Comment: In Dennis Erickson’s third year as coach, the team made an aggressive move to get Jones, trading their third-rounder to Atlanta to move up from 12 to six. If there’s a lesson here, it’s to have a plan and stick to it. All along they wanted to get Springs and Jones and pulled it off, or so the team said afterward, anyway. Another lesson is to have your owner sign off on it. Paul Allen hadn’t officially bought the team but had to commit to paying the salaries – this was before the rookie salary cap. Allen officially got the team a couple months later, and as Jones’ jersey hanging from the rafters showed, it all worked out.
1990
Key players: DL Cortez Kennedy, LB Terry Wooden, S Robert Blackmon, RB Chris Warren.
Comment: Proving that one successful draft doesn’t assure sustained success, they did about as well as a team can do with its top four picks in 1990, getting a Hall of Famer in Kennedy at three after a trade with New England, and three players who were starters for at least six years each in Wooden, Blackmon and Warren. The lesson here may be to not mess up your QB situation when you have a generational DL on hand.
And one more ….
2022
Key players: LT Charles Cross, RB Kenneth Walker III, RT Abraham Lucas, CBs Tariq Woolen and Coby Bryant.

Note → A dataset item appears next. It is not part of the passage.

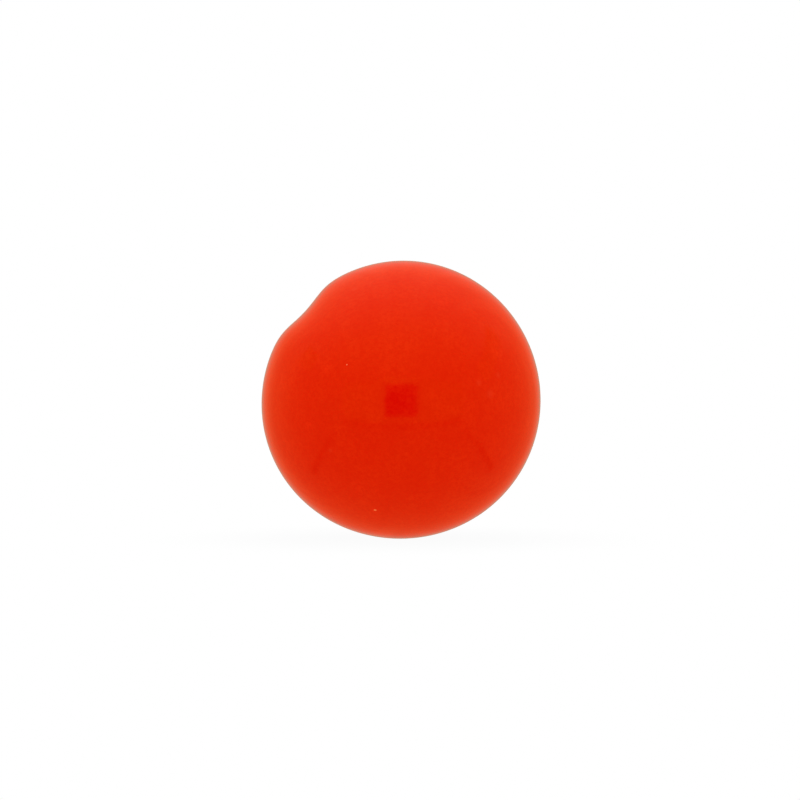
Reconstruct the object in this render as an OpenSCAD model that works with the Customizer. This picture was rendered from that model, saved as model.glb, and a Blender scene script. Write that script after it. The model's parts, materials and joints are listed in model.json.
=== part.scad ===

Comment: It’s obviously too early to put this in the class of the others. But getting what are essentially five starters as rookies in one draft puts it on course to be there someday. So what did the Seahawks do right last year? Schneider said one thing they did was attack specific positions where it had needs. “We had two open spots at offensive tackle, we had two corner spots that were wide open; nickel was wide open,’’ he said. “We were ready to dive in, and I think the coaches and the scouts did a great job working together and having the buy-in and then having the guys really go for it with the development starting in that first minicamp.’’ Schneider said this week that the Seahawks have made some of their best picks when they were just taking what they felt was the best player available.
Maybe the lesson is really to do your best and hope for the best.